Because it didn't crash on day thirty. It kept flying for three years. That proved the concept works at scale and over time, not just in theory. That's the difference between a stunt and a tool.
And Dragonfly is five hundred times heavier. How do you go from four pounds to nearly a ton?
You stop thinking about what's possible and start thinking about what's useful. Ingenuity proved flight works. Dragonfly asks: what can you actually do with a flying machine on another world? The answer is: a lot more if you have power, payload capacity, and time.
Why Titan specifically? Why not just send more helicopters to Mars?
Because Titan's atmosphere is thick enough and its gravity is low enough that flying there is almost easier than flying on Earth. And the chemistry—the organic compounds, the methane lakes, the prebiotic conditions—that's what makes the mission worth the cost and complexity.
The cost has tripled since 2019. Is that a problem?
It's a real problem for budgets and schedules.

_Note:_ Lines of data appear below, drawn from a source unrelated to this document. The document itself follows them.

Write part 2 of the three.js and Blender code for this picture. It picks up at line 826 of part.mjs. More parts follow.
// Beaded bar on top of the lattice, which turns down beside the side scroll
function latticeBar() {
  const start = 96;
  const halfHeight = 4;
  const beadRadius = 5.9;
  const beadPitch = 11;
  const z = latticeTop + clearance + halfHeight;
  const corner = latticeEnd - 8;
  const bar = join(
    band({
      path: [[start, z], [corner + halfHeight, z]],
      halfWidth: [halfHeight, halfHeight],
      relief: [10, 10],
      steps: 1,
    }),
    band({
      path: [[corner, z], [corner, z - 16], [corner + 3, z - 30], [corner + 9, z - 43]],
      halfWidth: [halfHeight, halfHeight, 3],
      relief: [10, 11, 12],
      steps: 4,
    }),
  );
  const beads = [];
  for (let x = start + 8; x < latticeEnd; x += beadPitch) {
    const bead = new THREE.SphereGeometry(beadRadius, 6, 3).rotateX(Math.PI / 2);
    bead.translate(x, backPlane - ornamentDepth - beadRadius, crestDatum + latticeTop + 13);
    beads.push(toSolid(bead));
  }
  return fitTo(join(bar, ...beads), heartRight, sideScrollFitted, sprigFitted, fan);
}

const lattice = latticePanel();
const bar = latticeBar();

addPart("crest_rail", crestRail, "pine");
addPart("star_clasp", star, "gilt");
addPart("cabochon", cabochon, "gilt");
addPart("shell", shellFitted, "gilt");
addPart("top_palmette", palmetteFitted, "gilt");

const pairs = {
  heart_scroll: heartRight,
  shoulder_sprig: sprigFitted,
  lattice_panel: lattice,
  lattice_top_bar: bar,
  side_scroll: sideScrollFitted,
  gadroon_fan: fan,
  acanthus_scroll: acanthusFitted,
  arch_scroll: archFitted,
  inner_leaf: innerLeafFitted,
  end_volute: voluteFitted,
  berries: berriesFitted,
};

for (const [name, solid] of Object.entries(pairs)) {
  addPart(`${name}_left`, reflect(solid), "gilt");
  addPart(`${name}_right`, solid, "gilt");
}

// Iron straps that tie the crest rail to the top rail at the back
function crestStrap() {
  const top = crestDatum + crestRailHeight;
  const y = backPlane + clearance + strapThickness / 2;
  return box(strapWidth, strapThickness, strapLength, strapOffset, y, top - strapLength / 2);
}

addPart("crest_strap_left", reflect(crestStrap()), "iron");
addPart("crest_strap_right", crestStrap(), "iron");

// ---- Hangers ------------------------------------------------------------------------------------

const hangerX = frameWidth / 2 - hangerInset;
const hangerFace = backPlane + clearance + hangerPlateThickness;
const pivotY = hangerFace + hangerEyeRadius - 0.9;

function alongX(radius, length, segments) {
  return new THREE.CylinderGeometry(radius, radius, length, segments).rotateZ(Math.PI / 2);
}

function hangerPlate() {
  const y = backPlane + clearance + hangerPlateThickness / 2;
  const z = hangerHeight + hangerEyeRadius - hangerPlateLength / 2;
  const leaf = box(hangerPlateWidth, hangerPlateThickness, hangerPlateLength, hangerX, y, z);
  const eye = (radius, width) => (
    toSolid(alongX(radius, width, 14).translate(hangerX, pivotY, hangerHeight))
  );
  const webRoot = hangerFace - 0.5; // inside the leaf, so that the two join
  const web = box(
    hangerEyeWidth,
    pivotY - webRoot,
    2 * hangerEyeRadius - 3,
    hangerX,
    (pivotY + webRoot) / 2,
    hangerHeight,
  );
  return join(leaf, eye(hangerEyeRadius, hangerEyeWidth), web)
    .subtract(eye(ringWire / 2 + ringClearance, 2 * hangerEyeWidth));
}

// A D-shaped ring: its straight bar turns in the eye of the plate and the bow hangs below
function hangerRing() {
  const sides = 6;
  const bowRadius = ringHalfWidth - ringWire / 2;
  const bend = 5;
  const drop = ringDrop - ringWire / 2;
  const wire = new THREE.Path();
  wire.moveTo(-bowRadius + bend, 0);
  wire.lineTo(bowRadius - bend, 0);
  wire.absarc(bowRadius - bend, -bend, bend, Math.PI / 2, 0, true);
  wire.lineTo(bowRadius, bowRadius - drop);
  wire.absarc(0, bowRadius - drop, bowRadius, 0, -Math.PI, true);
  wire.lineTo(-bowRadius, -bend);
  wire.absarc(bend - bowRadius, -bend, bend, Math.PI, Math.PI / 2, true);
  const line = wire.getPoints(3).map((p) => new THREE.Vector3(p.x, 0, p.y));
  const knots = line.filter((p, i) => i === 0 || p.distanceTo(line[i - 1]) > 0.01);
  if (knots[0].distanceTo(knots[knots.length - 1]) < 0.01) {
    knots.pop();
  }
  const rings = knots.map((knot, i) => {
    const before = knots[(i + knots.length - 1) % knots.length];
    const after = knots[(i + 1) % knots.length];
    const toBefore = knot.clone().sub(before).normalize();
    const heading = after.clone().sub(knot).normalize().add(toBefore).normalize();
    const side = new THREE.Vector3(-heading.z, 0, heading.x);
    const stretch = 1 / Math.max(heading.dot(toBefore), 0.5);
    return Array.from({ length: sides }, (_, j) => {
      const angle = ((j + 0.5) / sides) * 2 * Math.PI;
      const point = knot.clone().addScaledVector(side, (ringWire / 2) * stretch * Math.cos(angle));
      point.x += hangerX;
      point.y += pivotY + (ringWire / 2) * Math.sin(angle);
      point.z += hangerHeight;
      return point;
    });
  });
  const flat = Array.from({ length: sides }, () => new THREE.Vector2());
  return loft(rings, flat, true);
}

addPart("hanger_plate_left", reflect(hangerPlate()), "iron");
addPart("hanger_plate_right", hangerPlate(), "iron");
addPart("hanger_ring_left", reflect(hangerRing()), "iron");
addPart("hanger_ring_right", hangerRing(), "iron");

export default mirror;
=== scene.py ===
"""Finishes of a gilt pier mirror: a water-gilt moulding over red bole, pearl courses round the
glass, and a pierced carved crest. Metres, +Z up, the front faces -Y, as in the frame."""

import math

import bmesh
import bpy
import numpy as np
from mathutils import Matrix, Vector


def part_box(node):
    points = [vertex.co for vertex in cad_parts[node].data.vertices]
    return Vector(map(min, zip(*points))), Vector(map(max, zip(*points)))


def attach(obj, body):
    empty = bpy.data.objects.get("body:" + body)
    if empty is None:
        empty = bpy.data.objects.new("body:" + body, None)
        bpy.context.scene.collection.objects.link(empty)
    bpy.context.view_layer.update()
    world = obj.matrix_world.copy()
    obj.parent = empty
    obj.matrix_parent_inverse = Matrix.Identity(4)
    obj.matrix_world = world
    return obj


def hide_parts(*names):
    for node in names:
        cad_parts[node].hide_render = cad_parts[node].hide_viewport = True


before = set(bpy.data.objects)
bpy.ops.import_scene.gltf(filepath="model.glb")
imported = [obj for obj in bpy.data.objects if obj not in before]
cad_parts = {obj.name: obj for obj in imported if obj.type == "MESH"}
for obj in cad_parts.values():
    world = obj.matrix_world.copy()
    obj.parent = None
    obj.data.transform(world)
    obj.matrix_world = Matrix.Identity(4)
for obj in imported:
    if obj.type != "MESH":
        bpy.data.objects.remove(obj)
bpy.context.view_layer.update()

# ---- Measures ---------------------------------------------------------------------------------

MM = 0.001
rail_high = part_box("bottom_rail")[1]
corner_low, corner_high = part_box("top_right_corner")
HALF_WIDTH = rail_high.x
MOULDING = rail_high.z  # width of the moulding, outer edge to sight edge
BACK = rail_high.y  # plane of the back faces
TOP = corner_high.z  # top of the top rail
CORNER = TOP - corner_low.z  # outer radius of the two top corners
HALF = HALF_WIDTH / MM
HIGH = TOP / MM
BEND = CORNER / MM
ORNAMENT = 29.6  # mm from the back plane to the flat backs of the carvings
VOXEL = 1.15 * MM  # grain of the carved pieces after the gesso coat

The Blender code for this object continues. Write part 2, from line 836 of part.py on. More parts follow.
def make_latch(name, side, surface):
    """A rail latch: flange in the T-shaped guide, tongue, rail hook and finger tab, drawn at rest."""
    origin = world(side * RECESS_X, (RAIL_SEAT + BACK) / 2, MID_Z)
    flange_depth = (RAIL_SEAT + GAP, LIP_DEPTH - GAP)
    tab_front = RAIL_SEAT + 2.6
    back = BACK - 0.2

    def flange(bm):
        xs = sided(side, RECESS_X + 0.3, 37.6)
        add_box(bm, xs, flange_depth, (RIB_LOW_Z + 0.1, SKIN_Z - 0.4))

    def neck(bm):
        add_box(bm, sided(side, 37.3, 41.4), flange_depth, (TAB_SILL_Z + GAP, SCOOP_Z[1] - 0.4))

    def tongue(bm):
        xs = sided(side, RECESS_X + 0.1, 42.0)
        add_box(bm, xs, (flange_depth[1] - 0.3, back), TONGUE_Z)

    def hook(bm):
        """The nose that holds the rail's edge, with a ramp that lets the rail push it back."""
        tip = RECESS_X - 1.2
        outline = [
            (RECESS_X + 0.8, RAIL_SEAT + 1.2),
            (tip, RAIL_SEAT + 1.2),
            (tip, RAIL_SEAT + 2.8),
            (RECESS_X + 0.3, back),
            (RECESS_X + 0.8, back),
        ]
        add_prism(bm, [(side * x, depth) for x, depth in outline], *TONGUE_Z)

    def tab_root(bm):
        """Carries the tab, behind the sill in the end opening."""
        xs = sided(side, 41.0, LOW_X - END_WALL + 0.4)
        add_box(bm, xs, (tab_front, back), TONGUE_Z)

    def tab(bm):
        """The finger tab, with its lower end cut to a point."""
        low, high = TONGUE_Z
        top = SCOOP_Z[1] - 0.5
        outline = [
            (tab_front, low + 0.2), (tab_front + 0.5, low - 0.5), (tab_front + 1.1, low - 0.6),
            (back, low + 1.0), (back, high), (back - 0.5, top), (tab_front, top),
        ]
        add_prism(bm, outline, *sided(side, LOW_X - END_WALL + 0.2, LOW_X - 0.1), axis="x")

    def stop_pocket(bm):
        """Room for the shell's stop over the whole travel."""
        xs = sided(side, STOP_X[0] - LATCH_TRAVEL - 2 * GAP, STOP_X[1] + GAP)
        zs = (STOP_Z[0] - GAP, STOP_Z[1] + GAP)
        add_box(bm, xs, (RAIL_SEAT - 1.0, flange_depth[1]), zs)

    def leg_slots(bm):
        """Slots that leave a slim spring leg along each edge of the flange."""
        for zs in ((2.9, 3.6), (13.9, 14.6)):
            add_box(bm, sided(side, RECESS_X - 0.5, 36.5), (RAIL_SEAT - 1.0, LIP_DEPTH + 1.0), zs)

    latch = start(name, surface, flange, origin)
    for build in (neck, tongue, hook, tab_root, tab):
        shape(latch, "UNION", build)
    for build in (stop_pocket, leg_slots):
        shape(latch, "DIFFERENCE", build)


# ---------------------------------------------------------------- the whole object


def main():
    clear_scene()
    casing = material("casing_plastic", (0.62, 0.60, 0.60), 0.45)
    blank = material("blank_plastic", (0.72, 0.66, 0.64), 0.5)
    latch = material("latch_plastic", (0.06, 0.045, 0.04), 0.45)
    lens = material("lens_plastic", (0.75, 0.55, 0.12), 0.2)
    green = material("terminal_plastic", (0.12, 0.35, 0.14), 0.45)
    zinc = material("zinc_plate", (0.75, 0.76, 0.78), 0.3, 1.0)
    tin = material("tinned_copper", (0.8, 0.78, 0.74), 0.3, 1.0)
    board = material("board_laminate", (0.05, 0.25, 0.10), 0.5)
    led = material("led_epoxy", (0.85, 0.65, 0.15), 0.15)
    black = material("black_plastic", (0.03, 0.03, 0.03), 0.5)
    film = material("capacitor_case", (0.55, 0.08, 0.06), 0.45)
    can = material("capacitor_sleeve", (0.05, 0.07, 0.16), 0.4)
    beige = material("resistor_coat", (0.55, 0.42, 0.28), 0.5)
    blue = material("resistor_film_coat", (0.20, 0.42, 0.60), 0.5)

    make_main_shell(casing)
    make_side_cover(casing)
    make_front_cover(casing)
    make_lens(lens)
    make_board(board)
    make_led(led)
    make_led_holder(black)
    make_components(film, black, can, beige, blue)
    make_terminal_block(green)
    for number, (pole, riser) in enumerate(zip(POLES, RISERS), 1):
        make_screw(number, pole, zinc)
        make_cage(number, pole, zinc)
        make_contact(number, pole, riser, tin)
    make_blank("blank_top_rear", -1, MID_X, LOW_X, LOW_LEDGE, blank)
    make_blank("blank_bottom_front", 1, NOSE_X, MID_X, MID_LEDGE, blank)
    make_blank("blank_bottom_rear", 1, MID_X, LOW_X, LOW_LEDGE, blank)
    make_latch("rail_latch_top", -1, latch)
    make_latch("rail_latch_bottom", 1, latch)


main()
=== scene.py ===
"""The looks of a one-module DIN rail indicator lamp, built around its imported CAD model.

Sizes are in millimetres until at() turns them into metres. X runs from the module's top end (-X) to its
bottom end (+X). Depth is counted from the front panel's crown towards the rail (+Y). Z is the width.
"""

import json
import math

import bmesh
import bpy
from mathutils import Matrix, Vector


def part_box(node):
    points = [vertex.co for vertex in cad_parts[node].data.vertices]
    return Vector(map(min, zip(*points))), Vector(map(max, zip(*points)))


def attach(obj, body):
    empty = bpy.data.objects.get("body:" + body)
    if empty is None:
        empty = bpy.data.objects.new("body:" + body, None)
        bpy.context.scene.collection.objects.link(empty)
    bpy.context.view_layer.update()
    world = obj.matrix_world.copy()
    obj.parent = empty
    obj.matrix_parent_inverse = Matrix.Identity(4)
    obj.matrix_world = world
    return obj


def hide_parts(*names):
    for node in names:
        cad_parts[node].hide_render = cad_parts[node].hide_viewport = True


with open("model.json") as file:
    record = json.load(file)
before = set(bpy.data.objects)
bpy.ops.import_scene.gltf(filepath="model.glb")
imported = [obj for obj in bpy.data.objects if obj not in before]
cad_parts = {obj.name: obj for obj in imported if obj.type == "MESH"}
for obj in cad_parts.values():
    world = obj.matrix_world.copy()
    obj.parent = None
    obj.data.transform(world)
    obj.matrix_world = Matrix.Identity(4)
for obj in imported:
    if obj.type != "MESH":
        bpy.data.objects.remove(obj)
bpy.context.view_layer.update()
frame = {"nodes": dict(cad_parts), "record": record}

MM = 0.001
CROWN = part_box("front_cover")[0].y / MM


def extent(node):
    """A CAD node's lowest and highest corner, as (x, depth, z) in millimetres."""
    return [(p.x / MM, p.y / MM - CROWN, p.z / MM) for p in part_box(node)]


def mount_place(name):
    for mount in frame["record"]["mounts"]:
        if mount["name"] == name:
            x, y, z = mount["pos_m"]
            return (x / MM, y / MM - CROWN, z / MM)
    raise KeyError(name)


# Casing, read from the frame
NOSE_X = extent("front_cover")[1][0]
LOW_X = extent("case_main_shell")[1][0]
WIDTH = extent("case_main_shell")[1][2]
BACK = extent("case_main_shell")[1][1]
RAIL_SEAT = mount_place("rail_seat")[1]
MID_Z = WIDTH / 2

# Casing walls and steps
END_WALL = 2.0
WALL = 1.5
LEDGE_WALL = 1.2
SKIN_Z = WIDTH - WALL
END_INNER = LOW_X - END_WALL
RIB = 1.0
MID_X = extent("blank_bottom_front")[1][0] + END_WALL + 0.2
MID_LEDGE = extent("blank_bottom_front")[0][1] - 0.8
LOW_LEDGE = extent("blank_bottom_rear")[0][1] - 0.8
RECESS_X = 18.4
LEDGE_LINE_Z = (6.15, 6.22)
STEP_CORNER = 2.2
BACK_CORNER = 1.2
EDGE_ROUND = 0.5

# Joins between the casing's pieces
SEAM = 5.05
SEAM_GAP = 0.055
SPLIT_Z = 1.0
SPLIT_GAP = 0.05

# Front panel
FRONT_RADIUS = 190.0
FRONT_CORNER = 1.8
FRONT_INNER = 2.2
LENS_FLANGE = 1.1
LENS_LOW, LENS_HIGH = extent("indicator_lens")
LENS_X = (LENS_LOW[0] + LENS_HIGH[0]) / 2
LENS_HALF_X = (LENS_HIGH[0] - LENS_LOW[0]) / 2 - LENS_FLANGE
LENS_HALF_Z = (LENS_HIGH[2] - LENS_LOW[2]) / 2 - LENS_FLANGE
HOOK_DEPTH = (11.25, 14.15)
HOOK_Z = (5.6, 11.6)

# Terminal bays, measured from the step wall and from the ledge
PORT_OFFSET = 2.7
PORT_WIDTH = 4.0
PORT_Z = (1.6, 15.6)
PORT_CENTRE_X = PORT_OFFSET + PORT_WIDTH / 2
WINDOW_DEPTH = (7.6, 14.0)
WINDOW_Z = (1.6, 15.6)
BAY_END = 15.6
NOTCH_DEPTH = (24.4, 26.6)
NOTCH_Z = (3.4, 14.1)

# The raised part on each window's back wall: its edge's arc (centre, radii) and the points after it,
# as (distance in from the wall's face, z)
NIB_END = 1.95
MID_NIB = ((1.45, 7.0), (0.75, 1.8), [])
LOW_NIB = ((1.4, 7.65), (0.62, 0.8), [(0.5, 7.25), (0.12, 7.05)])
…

But it's also the cost of building something that's never been built before and sending it nine hundred million miles away. The science case doesn't change because the bill went up.
So by the late 2030s, NASA will have helicopters flying on multiple worlds at once?
That's the plan. Dragonfly on Titan studying prebiotic chemistry, SkyFall on Mars mapping ice for human missions, Mars Chopper delivering instruments to places rovers can't go. It's not science fiction anymore. It's the next decade of exploration.
What changed between 2021 and now?
Ingenuity proved that the skeptics were wrong. Once you know something works, you can build on it. You can scale it. You can make it part of how you explore.